**What is asked**
Copy each line that contains the string "bodies".

**Raw data**

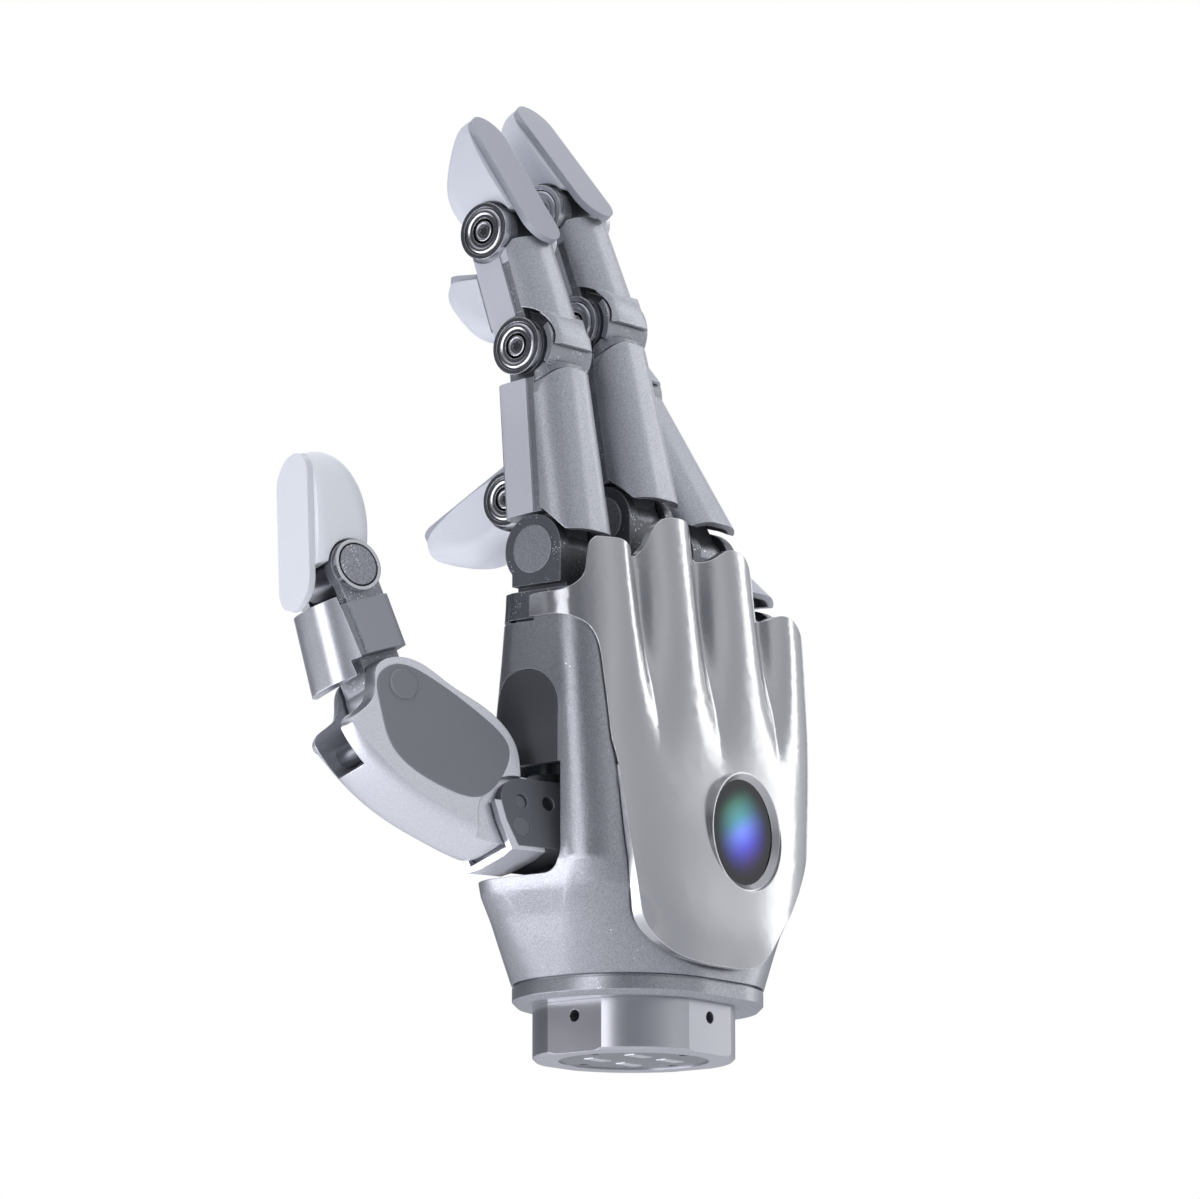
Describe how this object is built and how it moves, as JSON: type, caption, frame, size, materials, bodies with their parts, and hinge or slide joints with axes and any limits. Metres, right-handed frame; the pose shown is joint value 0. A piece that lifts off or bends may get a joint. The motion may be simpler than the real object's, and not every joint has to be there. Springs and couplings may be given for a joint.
{
  "type": "dexterous robot hand",
  "caption": "Five-digit robot hand with jointed fingers, opposable thumb, ribbed palm cover with a round glowing window and a flanged wrist boss.",
  "frame": {"origin": "centre of the wrist boss's lower ring face", "axes": "+Z from the wrist to the fingertips, -Y towards the back of the hand, +Y towards the palm, -X to the thumb side"},
  "size_m": [0.1235, 0.107, 0.2045],
  "materials": {
    "satin_grey": "satin grey metallic paint with fine flake",
    "silver_cover": "glossy silver paint under clear coat",
    "satin_silver": "satin silver paint",
    "dark_grey": "smooth dark grey",
    "frame_metal": "bead-blasted and anodised grey",
    "boss_metal": "satin anodised",
    "bright_steel": "polished",
    "soft_white": "matt soft white",
    "nail_white": "smooth light grey",
    "dark_glass": "dark glass with a blue glow behind",
    "black_plastic": "matt black",
    "contact_metal": "gold-flashed"
  },
  "bodies": {
    "palm": {"wrist_boss": "boss_metal", "contact_plate": "black_plastic", "contact_pads": "contact_metal", "wrist_flange": "satin_grey", "palm_housing": "satin_grey", "side_panel": "dark_grey", "palm_plate": "satin_grey", "back_cover": "silver_cover", "window_bezel": "bright_steel", "window_lens": "dark_glass", "knuckle_chassis": "frame_metal", "pivot_pins": "bright_steel", "finger_drives": "frame_metal"},
    "index_knuckle": {"index_knuckle": "satin_grey", "index_knuckle_pin": "bright_steel"},
    "index_proximal": {"index_proximal_frame": "frame_metal", "index_proximal_shell": "satin_silver"},
    "index_middle": {"index_middle_frame": "frame_metal", "index_middle_shell": "satin_silver", "index_joint_caps": "bright_steel"},
    "index_distal": {"index_fingertip": "soft_white", "index_nail": "nail_white"},
    "middle_knuckle": {"middle_knuckle": "satin_grey", "middle_knuckle_pin": "bright_steel"},
    "middle_proximal": {"middle_proximal_frame": "frame_metal", "middle_proximal_shell": "satin_silver"},
    "middle_middle": {"middle_middle_frame": "frame_metal", "middle_middle_shell": "satin_silver", "middle_joint_caps": "bright_steel"},
    "middle_distal": {"middle_fingertip": "soft_white", "middle_nail": "nail_white"},
    "ring_knuckle": {"ring_knuckle": "satin_grey", "ring_knuckle_pin": "bright_steel"},
    "ring_proximal": {"ring_proximal_frame": "frame_metal", "ring_proximal_shell": "satin_silver"},
    "ring_middle": {"ring_middle_frame": "frame_metal", "ring_middle_shell": "satin_silver", "ring_joint_caps": "bright_steel"},
    "ring_distal": {"ring_fingertip": "soft_white", "ring_nail": "nail_white"},
    "little_knuckle": {"little_knuckle": "satin_grey", "little_knuckle_pin": "bright_steel"},
    "little_proximal": {"little_proximal_frame": "frame_metal", "little_proximal_shell": "satin_silver"},
    "little_middle": {"little_middle_frame": "frame_metal", "little_middle_shell": "satin_silver", "little_joint_caps": "bright_steel"},
    "little_distal": {"little_fingertip": "soft_white", "little_nail": "nail_white"},
    "thumb_base": {"thumb_bracket": "dark_grey", "thumb_yoke": "satin_silver", "thumb_bracket_screws": "bright_steel"},
    "thumb_metacarpal": {"thumb_metacarpal_shell": "satin_silver", "thumb_metacarpal_cover": "dark_grey", "thumb_pins": "bright_steel"},
    "thumb_proximal": {"thumb_proximal_frame": "frame_metal", "thumb_proximal_shell": "satin_silver", "thumb_joint_caps": "bright_steel"},
    "thumb_distal": {"thumb_tip": "soft_white", "thumb_nail": "nail_white"}
  },
  "joints": [
    {"name": "index_spread", "type": "hinge", "parent": "palm", "child": "index_knuckle", "pos_m": [-0.0285, -0.002, 0.0878], "axis": [0, 1, 0], "range_deg": [-3, 1]},
    {"name": "index_base", "type": "hinge", "parent": "index_knuckle", "child": "index_proximal", "pos_m": [-0.0285, -0.002, 0.1018], "axis": [-1, 0, 0], "range_deg": [-5, 80]},
    {"name": "index_middle", "type": "hinge", "parent": "index_proximal", "child": "index_middle", "pos_m": [-0.0285, 0.00175, 0.14464], "axis": [-1, 0, 0], "range_deg": [-14, 76]},
    {"name": "index_tip", "type": "hinge", "parent": "index_middle", "child": "index_distal", "pos_m": [-0.0285, 0.01054, 0.17017], "axis": [-1, 0, 0], "range_deg": [0, 58]},
    {"name": "middle_spread", "type": "hinge", "parent": "palm", "child": "middle_knuckle", "pos_m": [-0.008, -0.004, 0.0965], "axis": [0, 1, 0], "range_deg": [-1.5, 1.5]},
    {"name": "middle_base", "type": "hinge", "parent": "middle_knuckle", "child": "middle_proximal", "pos_m": [-0.008, -0.004, 0.1105], "axis": [-1, 0, 0], "range_deg": [-9.5, 75.5]},
    {"name": "middle_middle", "type": "hinge", "parent": "middle_proximal", "child": "middle_middle", "pos_m": [-0.008, 0.0031, 0.15291], "axis": [-1, 0, 0], "range_deg": [-11, 79]},
    {"name": "middle_tip", "type": "hinge", "parent": "middle_middle", "child": "middle_distal", "pos_m": [-0.008, 0.01255, 0.1782], "axis": [-1, 0, 0], "range_deg": [-4, 54]},
    {"name": "ring_spread", "type": "hinge", "parent": "palm", "child": "ring_knuckle", "pos_m": [0.0126, -0.0047, 0.0916], "axis": [0, 1, 0], "range_deg": [-1.2, 1.2]},
    {"name": "ring_base", "type": "hinge", "parent": "ring_knuckle", "child": "ring_proximal", "pos_m": [0.0126, -0.0047, 0.1056], "axis": [-1, 0, 0], "range_deg": [-27.5, 57.5]},
    {"name": "ring_middle", "type": "hinge", "parent": "ring_proximal", "child": "ring_middle", "pos_m": [0.0126, 0.01516, 0.14374], "axis": [-1, 0, 0], "range_deg": [-12, 78]},
    {"name": "ring_tip", "type": "hinge", "parent": "ring_middle", "child": "ring_distal", "pos_m": [0.0126, 0.03233, 0.16457], "axis": [-1, 0, 0], "range_deg": [-31, 27]},
    {"name": "little_spread", "type": "hinge", "parent": "palm", "child": "little_knuckle", "pos_m": [0.0318, -0.0026, 0.078], "axis": [0, 1, 0], "range_deg": [-1, 8]},
    {"name": "little_base", "type": "hinge", "parent": "little_knuckle", "child": "little_proximal", "pos_m": [0.0318, -0.0026, 0.092], "axis": [-1, 0, 0], "range_deg": [-43.2, 41.8]},
    {"name": "little_middle", "type": "hinge", "parent": "little_proximal", "child": "little_middle", "pos_m": [0.0318, 0.02684, 0.12335], "axis": [-1, 0, 0], "range_deg": [-36, 54]},
    {"name": "little_tip", "type": "hinge", "parent": "little_middle", "child": "little_distal", "pos_m": [0.0318, 0.05336, 0.1284], "axis": [-1, 0, 0], "range_deg": [-24, 34]},
    {"name": "thumb_turn", "type": "hinge", "parent": "palm", "child": "thumb_base", "pos_m": [-0.022, 0.004, 0.046], "axis": [0, 0, 1], "range_deg": [-45, 6]},
    {"name": "thumb_root", "type": "hinge", "parent": "thumb_base", "child": "thumb_metacarpal", "pos_m": [-0.0415, 0.002, 0.0417], "axis": [-0.2703, -0.9421, 0.1982], "range_deg": [-2, 8]},
    {"name": "thumb_middle", "type": "hinge", "parent": "thumb_metacarpal", "child": "thumb_proximal", "pos_m": [-0.06453, 0.01432, 0.06885], "axis": [-0.2703, -0.9421, 0.1982], "range_deg": [-30, 3]},
    {"name": "thumb_tip", "type": "hinge", "parent": "thumb_proximal", "child": "thumb_distal", "pos_m": [-0.07081, 0.02123, 0.09312], "axis": [-0.2703, -0.9421, 0.1982], "range_deg": [-45, 0]}
  ]
}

**Task output**
Describe how this object is built and how it moves, as JSON: type, caption, frame, size, materials, bodies with their parts, and hinge or slide joints with axes and any limits. Metres, right-handed frame; the pose shown is joint value 0. A piece that lifts off or bends may get a joint. The motion may be simpler than the real object's, and not every joint has to be there. Springs and couplings may be given for a joint.
  "bodies": {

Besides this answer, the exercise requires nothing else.